Ask any model these questions without tools and it fails — not because it's weak, but because the answers moved after its training cutoff. One keyless call generates a fresh, signed eval set measured from authoritative sources at that moment: the cleanest demonstration of why agents need live, verifiable grounding.
The call
Regenerate per run. Each item carries its grading rule, source and measured_at; the set is Ed25519-signed so published scores are evidence, not claims.
# a fresh signed eval set — answers measured at call time (keyless)
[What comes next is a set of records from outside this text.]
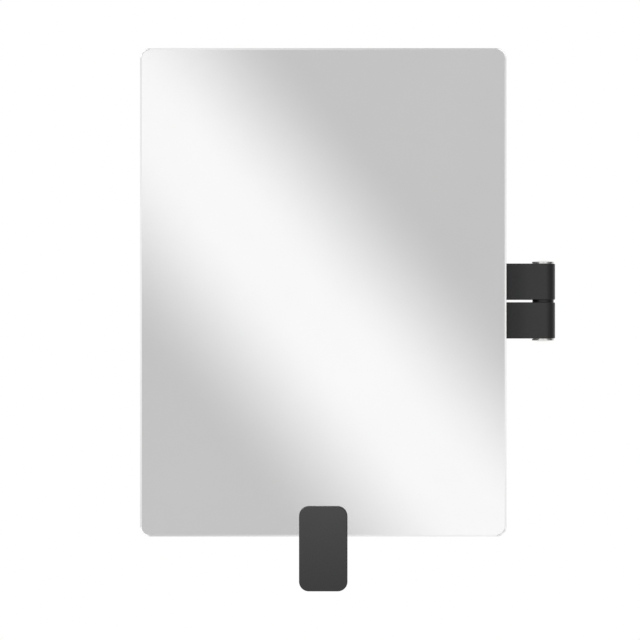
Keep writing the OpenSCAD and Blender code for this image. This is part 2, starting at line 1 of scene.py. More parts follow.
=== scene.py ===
import bpy
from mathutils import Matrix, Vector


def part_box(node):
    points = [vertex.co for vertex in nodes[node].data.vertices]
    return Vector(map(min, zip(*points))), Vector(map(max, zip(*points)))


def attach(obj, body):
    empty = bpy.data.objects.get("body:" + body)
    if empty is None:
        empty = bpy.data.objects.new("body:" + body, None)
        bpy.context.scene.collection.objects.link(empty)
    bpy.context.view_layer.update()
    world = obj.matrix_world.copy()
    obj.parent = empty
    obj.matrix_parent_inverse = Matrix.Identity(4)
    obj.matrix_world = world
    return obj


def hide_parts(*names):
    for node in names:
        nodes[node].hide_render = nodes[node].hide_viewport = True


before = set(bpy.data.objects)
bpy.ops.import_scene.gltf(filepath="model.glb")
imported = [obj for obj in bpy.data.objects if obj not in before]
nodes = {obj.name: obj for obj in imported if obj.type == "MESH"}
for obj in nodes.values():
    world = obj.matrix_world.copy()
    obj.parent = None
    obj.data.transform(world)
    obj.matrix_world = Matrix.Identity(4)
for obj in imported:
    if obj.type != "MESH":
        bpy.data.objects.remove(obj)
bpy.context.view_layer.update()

print("frame loaded:", len(nodes), "nodes")

white = (1.0, 1.0, 1.0, 1.0)
quarterTurn = 1.5707963
waveLength = 0.31416                              # one band of the wave texture at Scale 1
noiseSpan = {"From Min": 0.3, "From Max": 0.7}    # where nearly all values of a noise texture lie


def toLinear(hexColour):
    channels = [int(hexColour[i:i + 2], 16) / 255 for i in (1, 3, 5)]
    return [c / 12.92 if c <= 0.04045 else ((c + 0.055) / 1.055) ** 2.4 for c in channels] + [1.0]


def connect(tree, target, sources):
    for key, source in sources.items():
        tree.links.new(source, target.inputs[key])


def addNode(tree, kind, settings=None, links=None):
    node = tree.nodes.new(kind)
    for key, value in (settings or {}).items():
        if isinstance(key, str) and hasattr(node, key):
            setattr(node, key, value)
        else:
            node.inputs[key].default_value = value
    connect(tree, node, links or {})
    return node


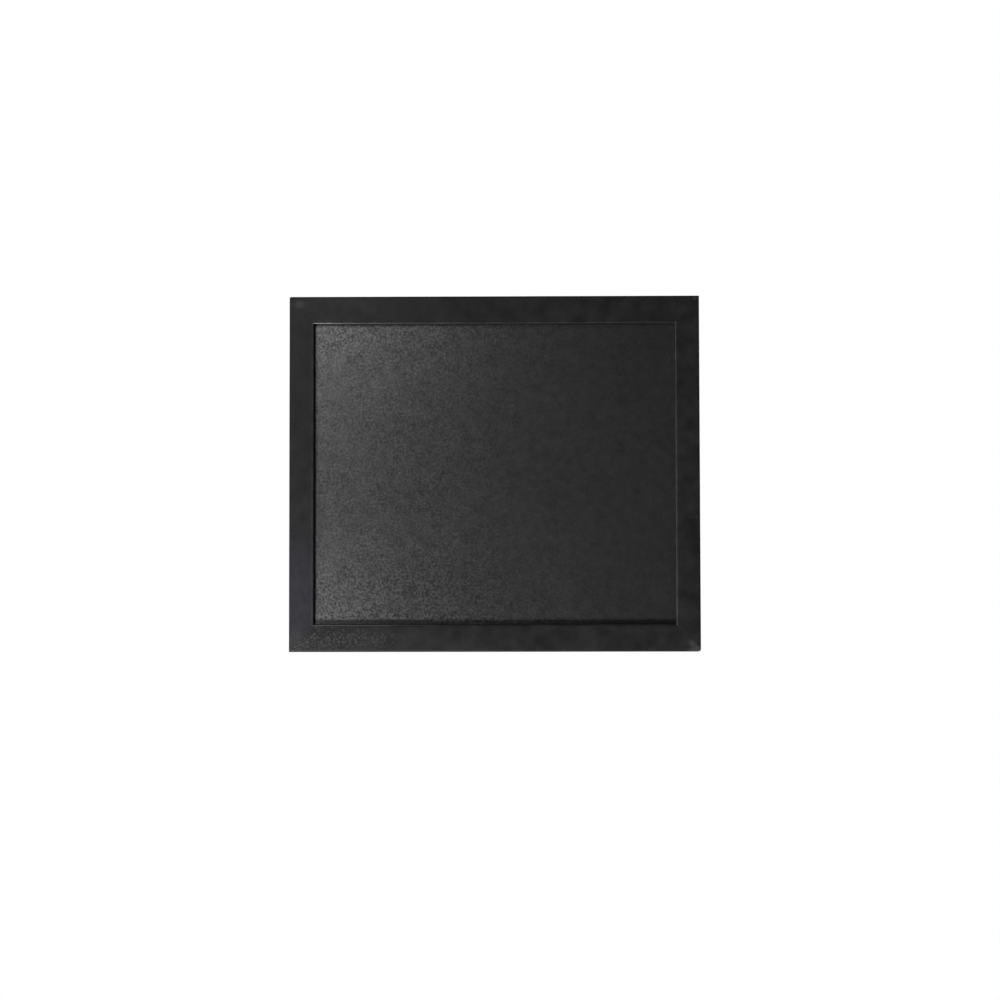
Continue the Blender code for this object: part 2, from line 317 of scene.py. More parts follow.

curl "https://dynamicfeed.ai/v1/benchmark"
Sample response
{ "schema": "benchmark/v1", "name": "Dynamic Feed Live-Facts Benchmark",
"items": [ { "id": "fed_funds_rate", "category": "rates",
"question": "What is the current US Effective Federal Funds Rate, in percent?",
"expected_answer": "3.62", "grading": "numeric", "tolerance": 0.15,
"source": "Federal Reserve Bank of New York" } ],
"signature": { "alg": "Ed25519", "key_id": "df-ed25519-…" } }
Why live data
Every eval of a frozen model goes stale the day it's published. This one can't: the answers are measured live at call time, every item names its authoritative source, and the whole set is cryptographically signed. Score a frozen model (near 0) against your grounded agent (near 1) and the case for live data makes itself.
Use it for
- Demonstrating staleness/hallucination to stakeholders
- Regression-testing agent grounding in CI
- Comparing tool-using agents against frozen baselines
- Content and research on model drift
FAQ
Why does every frozen model fail?
By construction — the questions ask for values that changed after any fixed training cutoff: today's date, current rates, the latest CVE added to CISA KEV, the newest Python release.
How is it graded?
Each item carries a grading rule: exact (versions, CVE ids, dates), numeric with tolerance (rates, counts), or contains_place (the latest quake).
Why is it signed?
So a published score references a verifiable set — anyone can check the Ed25519 signature against /.well-known/keys and see exactly what was asked and what was true.
Keyless?
Yes — GET /v1/benchmark, no signup.